▽
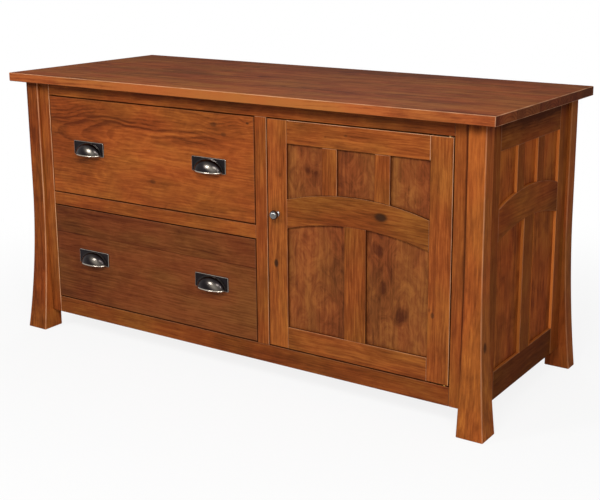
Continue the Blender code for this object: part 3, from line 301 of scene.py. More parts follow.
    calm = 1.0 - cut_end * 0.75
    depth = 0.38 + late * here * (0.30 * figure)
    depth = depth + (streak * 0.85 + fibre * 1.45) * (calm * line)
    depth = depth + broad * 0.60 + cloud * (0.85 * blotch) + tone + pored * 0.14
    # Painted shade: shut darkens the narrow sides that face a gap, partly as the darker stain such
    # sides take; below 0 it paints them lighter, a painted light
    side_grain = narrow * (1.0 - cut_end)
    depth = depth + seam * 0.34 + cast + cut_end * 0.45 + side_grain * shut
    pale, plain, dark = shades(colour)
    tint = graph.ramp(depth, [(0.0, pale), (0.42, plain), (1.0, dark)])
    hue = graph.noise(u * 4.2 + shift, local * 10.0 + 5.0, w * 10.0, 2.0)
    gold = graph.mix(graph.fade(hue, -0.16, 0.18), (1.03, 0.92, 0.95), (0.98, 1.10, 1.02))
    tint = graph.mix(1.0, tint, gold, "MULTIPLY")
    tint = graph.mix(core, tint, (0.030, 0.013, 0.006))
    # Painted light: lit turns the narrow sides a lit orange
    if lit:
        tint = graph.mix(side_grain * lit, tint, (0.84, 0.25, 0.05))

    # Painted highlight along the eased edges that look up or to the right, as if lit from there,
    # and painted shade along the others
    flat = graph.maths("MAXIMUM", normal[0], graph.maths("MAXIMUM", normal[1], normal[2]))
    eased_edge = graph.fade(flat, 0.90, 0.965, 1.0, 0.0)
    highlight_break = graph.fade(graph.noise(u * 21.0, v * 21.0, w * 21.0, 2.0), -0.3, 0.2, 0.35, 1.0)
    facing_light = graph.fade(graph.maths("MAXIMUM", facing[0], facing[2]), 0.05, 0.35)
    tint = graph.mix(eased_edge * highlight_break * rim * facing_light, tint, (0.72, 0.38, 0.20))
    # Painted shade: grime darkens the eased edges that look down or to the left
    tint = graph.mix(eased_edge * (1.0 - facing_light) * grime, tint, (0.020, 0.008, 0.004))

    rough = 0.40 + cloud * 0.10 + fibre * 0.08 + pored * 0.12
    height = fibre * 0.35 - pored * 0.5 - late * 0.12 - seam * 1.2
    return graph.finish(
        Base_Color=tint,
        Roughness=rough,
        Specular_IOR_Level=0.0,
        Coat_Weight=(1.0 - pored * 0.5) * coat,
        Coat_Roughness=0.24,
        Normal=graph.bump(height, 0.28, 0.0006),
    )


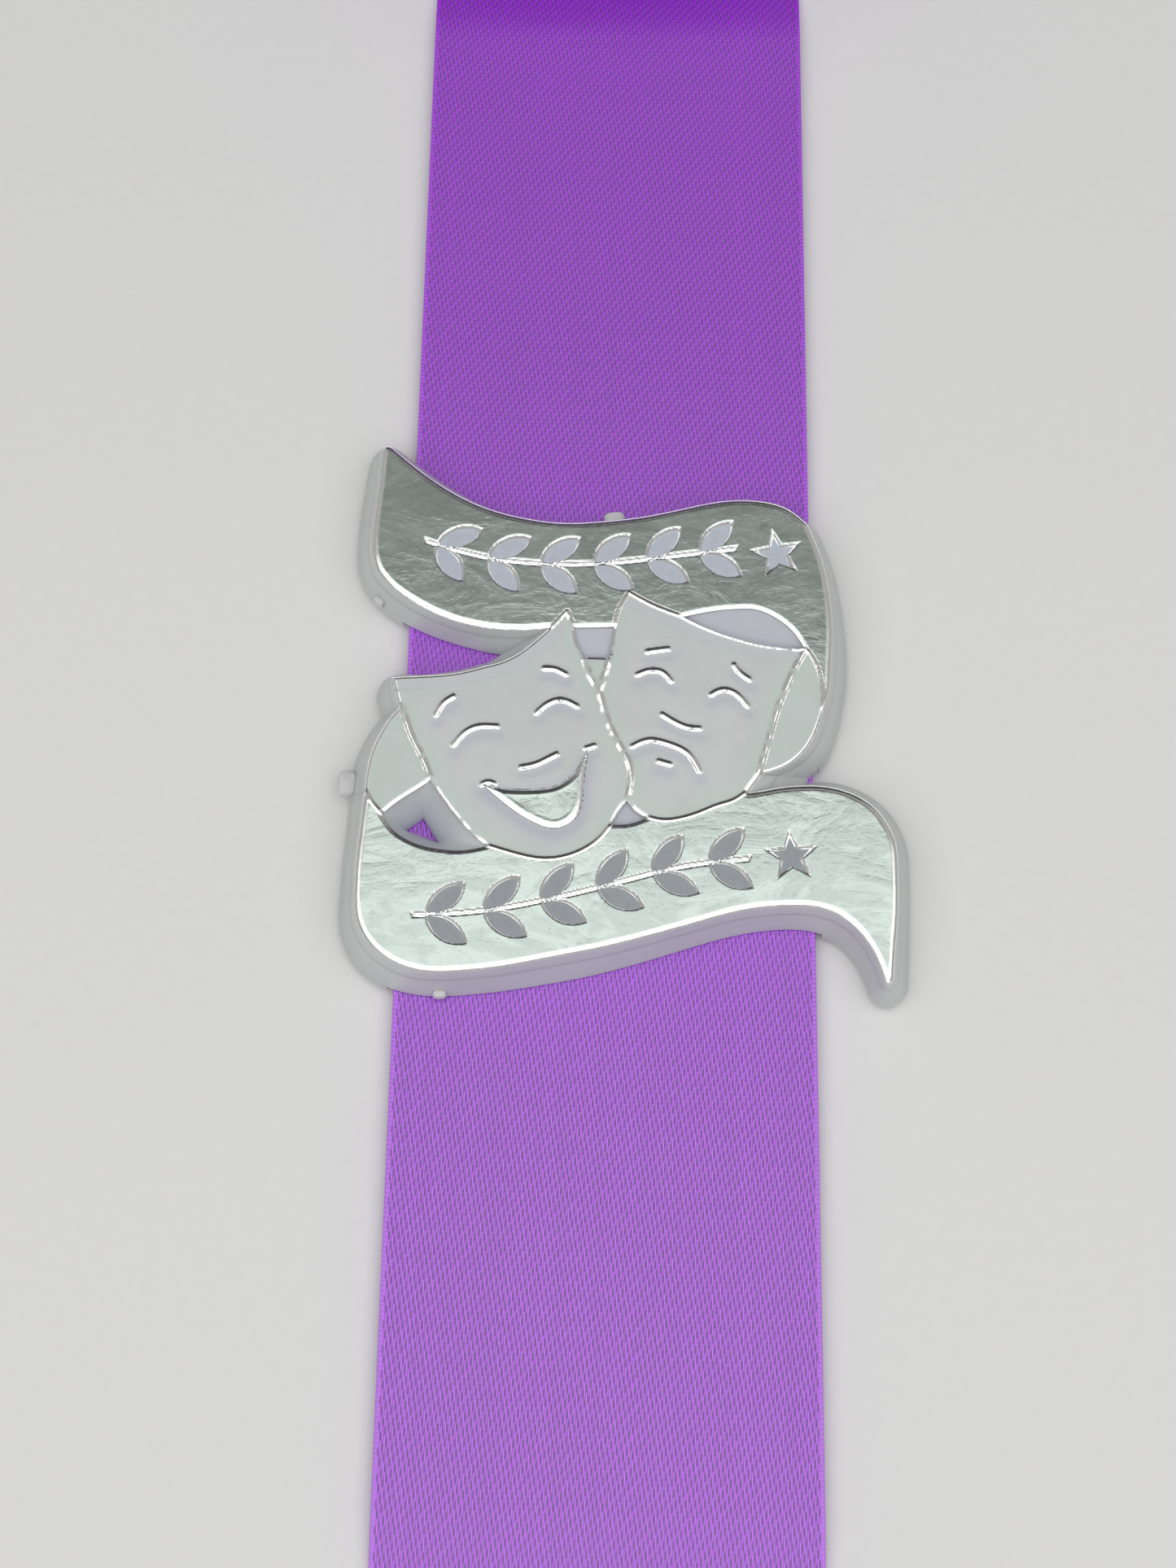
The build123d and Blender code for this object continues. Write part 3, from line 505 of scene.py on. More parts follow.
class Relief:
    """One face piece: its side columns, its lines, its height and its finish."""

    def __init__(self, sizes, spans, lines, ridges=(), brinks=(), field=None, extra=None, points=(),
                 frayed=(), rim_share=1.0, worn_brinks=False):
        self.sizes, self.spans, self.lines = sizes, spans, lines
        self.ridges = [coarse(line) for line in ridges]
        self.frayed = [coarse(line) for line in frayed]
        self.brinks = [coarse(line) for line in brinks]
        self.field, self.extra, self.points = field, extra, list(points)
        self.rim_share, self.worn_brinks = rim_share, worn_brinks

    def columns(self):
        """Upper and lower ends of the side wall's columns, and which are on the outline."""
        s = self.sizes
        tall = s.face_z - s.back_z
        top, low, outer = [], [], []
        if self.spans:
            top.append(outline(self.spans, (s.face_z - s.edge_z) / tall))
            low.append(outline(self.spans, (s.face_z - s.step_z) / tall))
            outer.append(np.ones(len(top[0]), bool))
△
▽
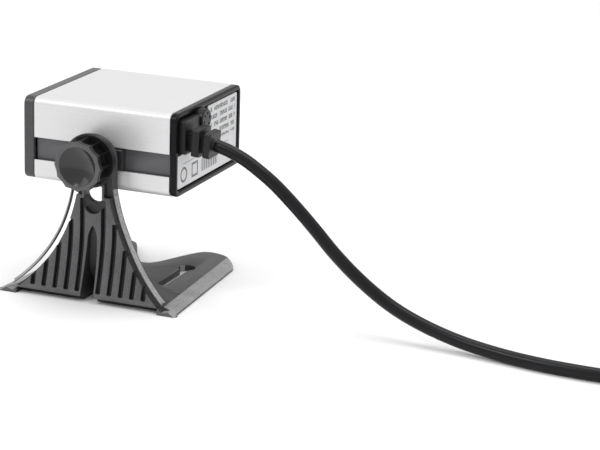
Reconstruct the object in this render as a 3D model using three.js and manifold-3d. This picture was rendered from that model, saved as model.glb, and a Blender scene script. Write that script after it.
△
Everything from the line containing "The build123d and" down to the line containing "self.rim_share, self.worn_brinks = rim_share, worn_brinks" should be repeated exactly, with both end lines kept and no other lines added.

RESULT OF THE TASK:
The build123d and Blender code for this object continues. Write part 3, from line 505 of scene.py on. More parts follow.
class Relief:
    """One face piece: its side columns, its lines, its height and its finish."""

    def __init__(self, sizes, spans, lines, ridges=(), brinks=(), field=None, extra=None, points=(),
                 frayed=(), rim_share=1.0, worn_brinks=False):
        self.sizes, self.spans, self.lines = sizes, spans, lines
        self.ridges = [coarse(line) for line in ridges]
        self.frayed = [coarse(line) for line in frayed]
        self.brinks = [coarse(line) for line in brinks]
        self.field, self.extra, self.points = field, extra, list(points)
        self.rim_share, self.worn_brinks = rim_share, worn_brinks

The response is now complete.